* [Written task]: Every line that contains the word "object" should be copied.

* [Data extract]:
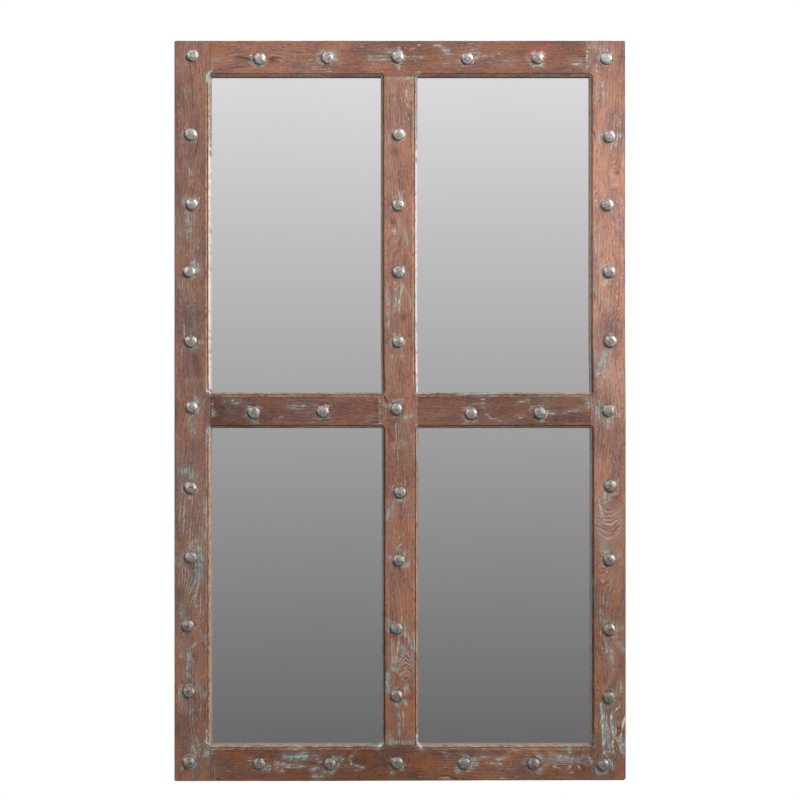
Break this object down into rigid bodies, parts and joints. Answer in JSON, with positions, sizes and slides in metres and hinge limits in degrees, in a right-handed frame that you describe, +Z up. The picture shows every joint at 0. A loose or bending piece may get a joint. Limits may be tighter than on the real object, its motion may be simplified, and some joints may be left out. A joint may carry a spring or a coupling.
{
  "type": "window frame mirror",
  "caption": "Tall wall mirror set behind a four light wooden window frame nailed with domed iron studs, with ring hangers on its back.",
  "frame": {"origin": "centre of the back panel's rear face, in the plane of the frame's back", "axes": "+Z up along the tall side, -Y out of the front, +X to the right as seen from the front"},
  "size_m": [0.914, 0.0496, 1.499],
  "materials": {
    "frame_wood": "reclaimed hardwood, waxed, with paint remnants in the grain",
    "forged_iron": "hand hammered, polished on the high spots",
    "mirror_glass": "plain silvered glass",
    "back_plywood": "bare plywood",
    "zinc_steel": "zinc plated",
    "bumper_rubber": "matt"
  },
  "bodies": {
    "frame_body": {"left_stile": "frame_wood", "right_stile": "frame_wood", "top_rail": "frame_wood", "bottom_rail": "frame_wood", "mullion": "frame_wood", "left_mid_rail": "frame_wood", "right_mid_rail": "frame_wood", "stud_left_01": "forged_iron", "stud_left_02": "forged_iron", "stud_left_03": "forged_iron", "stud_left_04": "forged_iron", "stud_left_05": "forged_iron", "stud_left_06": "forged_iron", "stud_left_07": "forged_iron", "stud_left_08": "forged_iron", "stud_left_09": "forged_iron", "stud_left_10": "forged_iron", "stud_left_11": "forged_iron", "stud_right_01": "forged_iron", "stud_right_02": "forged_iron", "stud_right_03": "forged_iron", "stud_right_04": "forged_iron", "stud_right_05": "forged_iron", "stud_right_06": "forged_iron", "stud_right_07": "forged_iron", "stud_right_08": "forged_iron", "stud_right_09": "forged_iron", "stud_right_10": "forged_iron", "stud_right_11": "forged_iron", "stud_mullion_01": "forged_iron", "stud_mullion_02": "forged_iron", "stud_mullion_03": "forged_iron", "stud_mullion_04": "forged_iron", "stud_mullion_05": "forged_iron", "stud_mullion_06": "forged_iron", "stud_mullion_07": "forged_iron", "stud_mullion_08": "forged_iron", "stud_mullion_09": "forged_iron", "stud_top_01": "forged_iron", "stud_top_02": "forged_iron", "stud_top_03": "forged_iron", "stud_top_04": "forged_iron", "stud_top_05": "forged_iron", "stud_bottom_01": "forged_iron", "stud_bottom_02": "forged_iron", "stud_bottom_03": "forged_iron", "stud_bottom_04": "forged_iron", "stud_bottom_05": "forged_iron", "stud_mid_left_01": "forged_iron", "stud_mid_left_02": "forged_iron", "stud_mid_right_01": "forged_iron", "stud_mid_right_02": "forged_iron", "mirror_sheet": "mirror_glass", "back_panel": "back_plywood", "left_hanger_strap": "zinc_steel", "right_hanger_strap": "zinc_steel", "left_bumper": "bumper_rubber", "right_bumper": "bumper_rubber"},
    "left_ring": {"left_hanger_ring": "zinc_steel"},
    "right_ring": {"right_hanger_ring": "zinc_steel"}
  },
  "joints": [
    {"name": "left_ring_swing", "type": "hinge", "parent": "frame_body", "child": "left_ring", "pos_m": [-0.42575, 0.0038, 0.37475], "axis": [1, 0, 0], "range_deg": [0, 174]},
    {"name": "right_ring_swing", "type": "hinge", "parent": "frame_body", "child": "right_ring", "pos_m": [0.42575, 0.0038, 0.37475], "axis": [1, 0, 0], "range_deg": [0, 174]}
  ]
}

==

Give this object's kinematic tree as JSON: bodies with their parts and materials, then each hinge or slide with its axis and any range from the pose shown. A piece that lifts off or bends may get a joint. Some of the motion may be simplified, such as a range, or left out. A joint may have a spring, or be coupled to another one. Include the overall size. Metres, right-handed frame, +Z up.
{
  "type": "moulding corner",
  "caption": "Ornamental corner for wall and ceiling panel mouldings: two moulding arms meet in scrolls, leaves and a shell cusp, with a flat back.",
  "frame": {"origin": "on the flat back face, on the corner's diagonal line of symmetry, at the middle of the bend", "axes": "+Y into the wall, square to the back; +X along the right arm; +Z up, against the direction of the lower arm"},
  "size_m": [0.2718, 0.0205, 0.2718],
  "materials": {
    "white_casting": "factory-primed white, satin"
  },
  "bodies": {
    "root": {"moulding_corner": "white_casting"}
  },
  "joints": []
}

* [Exercise answer]:
Break this object down into rigid bodies, parts and joints. Answer in JSON, with positions, sizes and slides in metres and hinge limits in degrees, in a right-handed frame that you describe, +Z up. The picture shows every joint at 0. A loose or bending piece may get a joint. Limits may be tighter than on the real object, its motion may be simplified, and some joints may be left out. A joint may carry a spring or a coupling.
Give this object's kinematic tree as JSON: bodies with their parts and materials, then each hinge or slide with its axis and any range from the pose shown. A piece that lifts off or bends may get a joint. Some of the motion may be simplified, such as a range, or left out. A joint may have a spring, or be coupled to another one. Include the overall size. Metres, right-handed frame, +Z up.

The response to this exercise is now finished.